In designing these vessels, the Emperor had in mind that they should be cheaper and more easily and rapidly built than ships of the line, that they should draw little water, that they should be capable of being served by a small crew, and that they should be covered with an armour against which hollow shot fired from Paixhan guns “should be broken like glass,” according to the Moniteur. Experiments made at Vincennes revealed the required strength and thickness of the defensive iron plates. The external protection was to be able to defy alike shell, solid or hollow shot, cold or red-hot shot. The Imperial designer even chose the name of the type to indicate that these vessels were not to be considered as built to pursue an enemy, but were siege batteries, capable of attacking with energy and persistence fortifications heretofore regarded as unassailable by sea.

The results of the preliminary artillery trials were communicated to the British, and trials made in England confirmed those of the French.

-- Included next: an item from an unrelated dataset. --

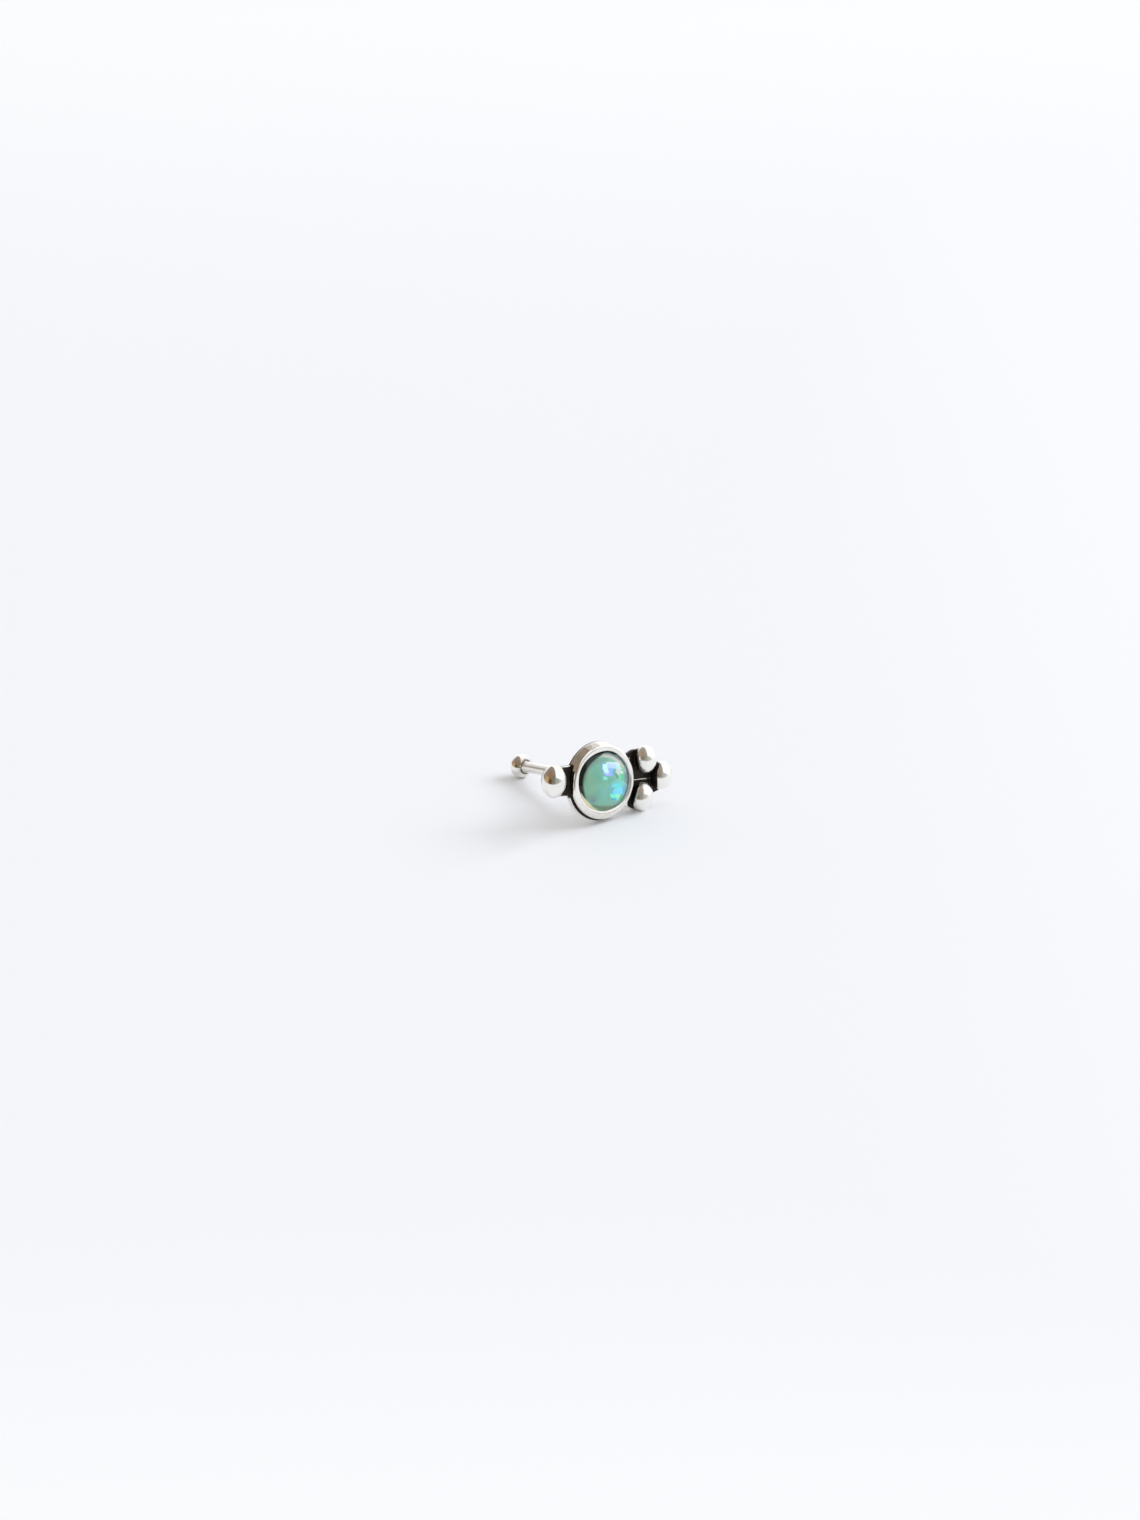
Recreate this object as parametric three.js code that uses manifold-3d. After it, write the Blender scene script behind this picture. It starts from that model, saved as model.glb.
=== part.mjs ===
// Nose stud: a small round opal in a silver bezel on a cut silver sheet, one silver granule on one
// side, three on the other, and a straight post that ends in a small ball. Millimetres, +Z up.
//
// The stud lies on a table as it rests by itself: on the sheet's lower back edge, on the lower granule
// of the three and on the post's ball end. The pieces are shaped in the stud's own frame and then
// turned into that attitude:
//   local x (u): across the face, towards the three granules
//   local y (v): up the face
//   local z (w): out of the face; the sheet's flat back is w = 0 and the post runs to -w
import * as THREE from 'three';
import { mergeVertices } from 'three/addons/utils/BufferGeometryUtils.js';
import Module from 'manifold-3d';

// ---- driving dimensions (mm) -----------------------------------------------------------------
const SHEET = { radius: 1.907, thickness: 0.25, tabThickness: 0.24, edge: 0.06 }; // round backing sheet, its tabs and its rounded back edge
const BEZEL = { wallRadius: 1.805, height: 0.605, lipRadius: 1.425 }; // collar that holds the stone
const OVAL = { stretch: 0.06, inner: 1.45, outer: 1.8 };              // the opening is a little wider than tall
const CUP = { radius: 1.555, floor: 0.24 };                           // hollow for the stone
const STONE = { girdle: 1.52, base: 0.27, apex: 0.98, domeRadius: 1.39, domeStart: 0.5 };
// granules: centre, then half of the size across, along and out of the face, and how far the long way leans
const GRANULES = [
  { u: -2.8, v: 0.094, w: 0.34, across: 0.6, along: 0.79, deep: 0.58, lean: 0 },      // single granule
  { u: 2.56, v: 1.001, w: 0.44, across: 0.53, along: 0.68, deep: 0.53, lean: 10 },    // upper of the three
  { u: 2.44, v: -0.795, w: 0.44, across: 0.55, along: 0.7, deep: 0.53, lean: -12 },   // lower of the three: it touches the table
  { u: 3.556, v: 0.191, w: 0.44, across: 0.54, along: 0.69, deep: 0.53, lean: 0 },    // tip
];
const POST = { radius: 0.28, length: 6.08, collarRadius: 0.43, collarHeight: 0.18 }; // length: sheet to ball centre
const BALL = { radius: 0.59, half: 0.46 };   // ball end, a little flattened along the post
const SEGMENTS = { cup: 60, granule: 26, granuleRows: 15, post: 24, stone: 48, dome: 7 };

// outline of the sheet beside the bezel, under the three granules
const CLUSTER_OUTLINE = [
  [0.9, 1.25], [1.62, 1.4], [1.98, 1.49], [2.5, 1.5], [2.9, 1.12], [3.18, 0.86], [3.62, 0.8],
  [3.92, 0.5], [3.99, -0.1], [3.88, -0.4], [3.66, -0.55], [3.2, -0.74], [2.95, -0.98],
  [2.72, -1.28], [2.3, -1.45], [1.95, -1.4], [1.62, -1.26], [0.9, -1.15],
];
// outline of the sheet under the single granule: two straight flanks and a round end
const TAB = { top: 0.74, bottom: -0.66, endAcross: 0.5, endAlong: 0.66 };

// ---- the attitude at rest ---------------------------------------------------------------------
// A direction (a, c, b) measured along a granule's own three axes, times its half sizes: the length
// is how far the granule reaches in that direction.
function inGranule(g, a, c, b) {
  const t = THREE.MathUtils.degToRad(g.lean);
  const x = a * Math.cos(t) + c * Math.sin(t);
  const y = c * Math.cos(t) - a * Math.sin(t);
  return new THREE.Vector3(x * g.across, y * g.along, b * g.deep);
}

// The upward direction, in local axes, that brings three points to one level: the sheet's back rim,
// the lower granule and the ball end.
function restUp() {
  const g = GRANULES[2];
  const rise = (a, b) => {
    const c = Math.sqrt(1 - a * a - b * b);
    const rim = SHEET.radius * Math.hypot(a, c) - SHEET.edge * b;
    const granule = inGranule(g, a, c, b).length() - (a * g.u + c * g.v + b * g.w);
    const ball = Math.sqrt(BALL.radius ** 2 * (a * a + c * c) + BALL.half ** 2 * b * b) + POST.length * b;
    return [rim - granule, rim - ball];
  };
  let a = -0.2;
  let b = 0.2;
  for (let i = 0; i < 20; i++) {
    const d = 1e-6;
    const f = rise(a, b);
    const fa = rise(a + d, b);
    const fb = rise(a, b + d);
    const j = [(fa[0] - f[0]) / d, (fb[0] - f[0]) / d, (fa[1] - f[1]) / d, (fb[1] - f[1]) / d];
    const det = j[0] * j[3] - j[1] * j[2];
    a -= (j[3] * f[0] - j[1] * f[1]) / det;
    b -= (j[0] * f[1] - j[2] * f[0]) / det;
  }
  return new THREE.Vector3(a, Math.sqrt(1 - a * a - b * b), b);
}
const UP = restUp();

// ---- joining and cutting ------------------------------------------------------------------------
const wasm = await Module();
wasm.setup();

function toSolid(geometry) {
  const bare = geometry.clone();
  bare.deleteAttribute('normal');
  bare.deleteAttribute('uv');
  const merged = mergeVertices(bare, 1e-5);
  const index = merged.index.array;
  const tris = [];
  for (let i = 0; i < index.length; i += 3) {
    const [p, q, r] = [index[i], index[i + 1], index[i + 2]];
    if (p !== q && q !== r && r !== p) tris.push(p, q, r);
  }
  return new wasm.Manifold(new wasm.Mesh({
    numProp: 3,
    vertProperties: new Float32Array(merged.attributes.position.array),
    triVerts: new Uint32Array(tris),
  }));
}

function toGeometry(solid) {
  const mesh = solid.getMesh();
  const geometry = new THREE.BufferGeometry();
  geometry.setAttribute('position', new THREE.BufferAttribute(new Float32Array(mesh.vertProperties), 3));
  geometry.setIndex(new THREE.BufferAttribute(new Uint32Array(mesh.triVerts), 1));
  geometry.computeVertexNormals();
  return geometry;
}

// ---- shapes -------------------------------------------------------------------------------------
// A solid of revolution about w from a profile of [radius, w] pairs, given from the lower end of the
// axis outwards and up, with one of its vertices on the side that faces the table.
function turned(profile, segments) {
  const points = profile.map(([r, w]) => new THREE.Vector2(r, w));
  const lathe = new THREE.LatheGeometry(points, segments);
  lathe.rotateX(Math.PI / 2);
  lathe.rotateZ(Math.atan2(-UP.y, -UP.x) + Math.PI / 2);
  return lathe;
}

// Widens a round opening into a slightly oval one, fading out towards the wall.
function oval(geometry) {
  const position = geometry.attributes.position;
  for (let i = 0; i < position.count; i++) {
    const r = Math.hypot(position.getX(i), position.getY(i));
    const t = Math.min(1, Math.max(0, (OVAL.outer - r) / (OVAL.outer - OVAL.inner)));
    const k = 1 + OVAL.stretch * t * t * (3 - 2 * t);
    position.setX(i, position.getX(i) * k);
  }
  return geometry;
}

function extruded(shape, from, to) {
  const geometry = new THREE.ExtrudeGeometry(shape, { depth: to - from, bevelEnabled: false, curveSegments: 10 });
  geometry.translate(0, 0, from);
  return geometry;
}

function outlineShape(points, rounding) {
  const shape = new THREE.Shape();
  const n = points.length;
  const at = (i) => new THREE.Vector2(...points[(i + n) % n]);
  for (let i = 0; i < n; i++) {
    const p = at(i);
    const inward = at(i - 1).sub(p);
    const outward = at(i + 1).sub(p);
    const k = Math.min(rounding, inward.length() / 3, outward.length() / 3);
    const a = p.clone().addScaledVector(inward.normalize(), k);
    const b = p.clone().addScaledVector(outward.normalize(), k);
    if (i === 0) shape.moveTo(a.x, a.y);
    else shape.lineTo(a.x, a.y);
    shape.lineTo(b.x, b.y);
  }
  shape.closePath();
  return shape;
}

// round sheet and bezel wall in one turned cup, open towards the stone
const cup = oval(turned([
  [0, 0],
  [SHEET.radius - 0.05, 0],
  [SHEET.radius - 0.012, 0.02],
  [SHEET.radius, SHEET.edge],
  [SHEET.radius, SHEET.thickness - 0.05],
  [SHEET.radius - 0.03, SHEET.thickness],
  [BEZEL.wallRadius - 0.02, SHEET.thickness + 0.02],
  [BEZEL.wallRadius - 0.01, SHEET.thickness + 0.08],
  [BEZEL.wallRadius, 0.4],
  [BEZEL.wallRadius - 0.01, 0.48],
  [1.755, 0.54],
  [1.69, 0.58],
  [1.59, BEZEL.height],
  [1.5, BEZEL.height - 0.005],
  [BEZEL.lipRadius + 0.02, 0.575],
  [BEZEL.lipRadius, 0.54],
  [BEZEL.lipRadius + 0.015, 0.505],
  [CUP.radius, 0.45],
  [CUP.radius, CUP.floor],
  [0, CUP.floor],
], SEGMENTS.cup));

const cluster = extruded(outlineShape(CLUSTER_OUTLINE, 0.12), 0, SHEET.tabThickness);

const single = GRANULES[0];
const tabShape = new THREE.Shape();
tabShape.moveTo(-1.1, TAB.bottom - 0.2);
tabShape.lineTo(-1.1, TAB.top + 0.25);
tabShape.lineTo(-1.72, TAB.top + 0.06);
tabShape.lineTo(single.u + 0.35, TAB.top);
tabShape.absellipse(single.u, single.v, TAB.endAcross, TAB.endAlong, Math.PI * 0.52, Math.PI * 1.46, false);
tabShape.lineTo(single.u + 0.35, TAB.bottom);
tabShape.lineTo(-1.78, TAB.bottom - 0.04);
tabShape.closePath();
const tab = extruded(tabShape, 0, SHEET.tabThickness);

// granules: slightly oval grains with a pole at the table side, cut level with the sheet's flat back
const sheetBack = new THREE.BoxGeometry(12, 8, 4);
sheetBack.translate(0, 0, -2);
function granule(g) {
  const grain = new THREE.SphereGeometry(1, SEGMENTS.granule, SEGMENTS.granuleRows);
  const pole = inGranule(g, UP.x, UP.y, UP.z).normalize();
  grain.applyQuaternion(new THREE.Quaternion().setFromUnitVectors(new THREE.Vector3(0, 1, 0), pole));
  grain.scale(g.across, g.along, g.deep);
  grain.rotateZ(THREE.MathUtils.degToRad(g.lean));
  grain.translate(g.u, g.v, g.w);
  return grain;
}

// post with its soldered collar at the sheet and its ball end, turned as one
const neck = BALL.half * Math.sqrt(1 - (POST.radius / BALL.radius) ** 2);
const ballProfile = [];
for (let i = 0; i <= 9; i++) {
  const from = -Math.PI / 2;
  const to = Math.asin(neck / BALL.half);
  const t = from + ((to - from) * i) / 9;
  ballProfile.push([i === 0 ? 0 : BALL.radius * Math.cos(t), -POST.length + BALL.half * Math.sin(t)]);
}
const post = turned([
  ...ballProfile,
  [POST.radius, -POST.collarHeight - 0.02],
  [POST.radius + 0.015, -0.13],
  [POST.radius + 0.05, -0.07],
  [POST.radius + 0.095, -0.03],
  [POST.collarRadius, 0],
  [POST.collarRadius, 0.12],
  [0, 0.12],
], SEGMENTS.post);

// stone: flat base, short girdle that sits under the lip, low dome that rises through it
const domeProfile = [];
const domeRise = STONE.apex - STONE.domeStart;
const domeCurve = (STONE.domeRadius ** 2 + domeRise ** 2) / (2 * domeRise);
for (let i = 0; i <= SEGMENTS.dome; i++) {
  const a = Math.asin(STONE.domeRadius / domeCurve) * (1 - i / SEGMENTS.dome);
  domeProfile.push([i === SEGMENTS.dome ? 0 : domeCurve * Math.sin(a), STONE.apex - domeCurve * (1 - Math.cos(a))]);
}
const stone = oval(turned([
  [0, STONE.base],
  [STONE.girdle - 0.03, STONE.base],
  [STONE.girdle, STONE.base + 0.03],
  [STONE.girdle, 0.395],
  [STONE.girdle - 0.035, 0.435],
  [STONE.domeRadius + 0.012, 0.473],
  ...domeProfile,
], SEGMENTS.stone));

// ---- the soldered silver, as one solid ------------------------------------------------------------
let front = toSolid(cup).add(toSolid(cluster).subtract(toSolid(oval(turned([
  [0, 0.1], [1.7, 0.1], [1.7, 1], [0, 1],
], SEGMENTS.cup))))).add(toSolid(tab));
for (const g of GRANULES) front = front.add(toSolid(granule(g)).subtract(toSolid(sheetBack)));
const silverGeometry = toGeometry(front.add(toSolid(post)));
const stoneGeometry = toGeometry(toSolid(stone));

// ---- placing: local axes to the resting attitude, bottom centre of the whole at the origin ---------
const outOfFace = new THREE.Vector3(0, 0, 1);
const back = outOfFace.clone().addScaledVector(UP, -outOfFace.dot(UP)).normalize().negate(); // row +Y
const right = back.clone().cross(UP);                                                         // row +X
const attitude = new THREE.Matrix4().makeBasis(right, back, UP).transpose();

for (const geometry of [silverGeometry, stoneGeometry]) geometry.applyMatrix4(attitude);
silverGeometry.computeBoundingBox();
stoneGeometry.computeBoundingBox();
const bounds = silverGeometry.boundingBox.clone().union(stoneGeometry.boundingBox);
const centre = bounds.getCenter(new THREE.Vector3());
for (const geometry of [silverGeometry, stoneGeometry]) geometry.translate(-centre.x, -centre.y, -bounds.min.z);

// ---- the two pieces --------------------------------------------------------------------------------
const silver = new THREE.MeshStandardMaterial({ color: 0xc9c6bf, roughness: 0.22, metalness: 1 });
const opal = new THREE.MeshStandardMaterial({ color: 0x80b9a5, roughness: 0.08, metalness: 0 });

const silverSetting = new THREE.Mesh(silverGeometry, silver);
silverSetting.name = 'silver_setting';
const opalStone = new THREE.Mesh(stoneGeometry, opal);
opalStone.name = 'opal_stone';

const noseStud = new THREE.Group();
noseStud.name = 'nose_stud';
noseStud.add(silverSetting, opalStone);

export default noseStud;
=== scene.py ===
"""Nose stud: a small round opal in a silver bezel, one silver granule on its left, three on its right
on a blackened sheet, and a straight post that ends in a small ball. It lies on a pale surface."""

import math

import bpy
import numpy as np
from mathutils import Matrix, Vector


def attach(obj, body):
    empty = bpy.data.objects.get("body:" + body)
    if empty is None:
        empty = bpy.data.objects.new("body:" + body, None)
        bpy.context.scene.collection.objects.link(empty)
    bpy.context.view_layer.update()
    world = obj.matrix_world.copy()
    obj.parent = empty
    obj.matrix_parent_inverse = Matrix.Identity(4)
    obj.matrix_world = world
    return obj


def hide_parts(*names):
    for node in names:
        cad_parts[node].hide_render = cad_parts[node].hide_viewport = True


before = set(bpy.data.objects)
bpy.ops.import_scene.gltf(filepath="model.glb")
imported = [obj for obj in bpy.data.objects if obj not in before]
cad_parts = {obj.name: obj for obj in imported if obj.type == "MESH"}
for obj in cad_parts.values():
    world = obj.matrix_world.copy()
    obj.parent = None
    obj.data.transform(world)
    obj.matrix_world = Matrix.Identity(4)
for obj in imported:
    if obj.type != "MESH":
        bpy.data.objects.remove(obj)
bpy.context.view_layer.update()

MM = 0.001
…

The British authorities, being convinced that iron-clad vessels were necessary for the reduction of the Russian forts, followed the example of the French and ordered several. These vessels were required both in the Baltic and before Sebastopol. One of these floating batteries, intended for the attack on the Cronstadt forts, was the Terror. Beauty was one characteristic she did not possess. She was equally bluff at the bows and stern, and could move either end foremost to facilitate her manœuvring in an engagement. She was built, armour-plated, and launched in about three months; this rapidity of construction, as it was then considered, was due to Palmer’s invention, whereby plates were rolled instead of being forged.